There is little option but to keep on trying. It seemed as if a breakthrough had been made on February 28, when the Tribunal Administrativo e Fiscal de Lisboa ruled the decision by the CJ's skeleton board null and void. An emotional Braga Júnior greeted the decision and called for the "swift reintegration" of Boavista into the top flight. They're still waiting.
Manuel Maio replaced the weary Braga Júnior as president in June, and he hopes to right the enduring wrongs with fresh energy. "We will only beat our difficulties and be able to have the security we need," he told the club's website, "via the club being returned to its due sporting place which the club's by right – in the first division of Portuguese football."
Boavista, and Belenenses, are swimming against the tide in the current Portuguese climate and have begun to look like relics from a bygone era. Ana Linheiro looks after the Belenenses trophy room on her own, dusting the trophies and neatly collating the daily sports press in arch lever files, as she has done for years. "I used to have someone who helped me to polish the trophies," she says, "but the club had to let her go at the end of last season. The club has no money. What can you do?"
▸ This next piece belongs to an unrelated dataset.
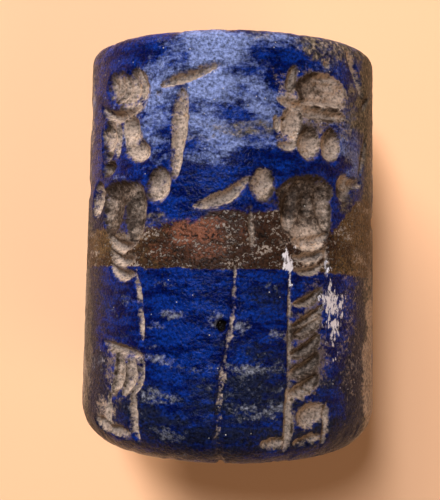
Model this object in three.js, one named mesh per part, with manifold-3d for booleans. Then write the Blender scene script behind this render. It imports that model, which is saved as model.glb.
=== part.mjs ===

When Estrela Amadora finally folded, it took a week for the administrator Paulo Sá Cardoso to announce to the world that the club was no more. Despite their places in history, both Belenenses and Boavista are local concerns too, so while they will continue to be represented as a dogged minority, the rest of Portugal will turn a blind eye, with even football fans still offended by the public expenditure on white elephant stadiums for Euro 2004 and unlikely to be clamouring for a bailout. As Portugal stares into a gaping economic black hole, it seems that many of its public have decided that some things are simply more important than football.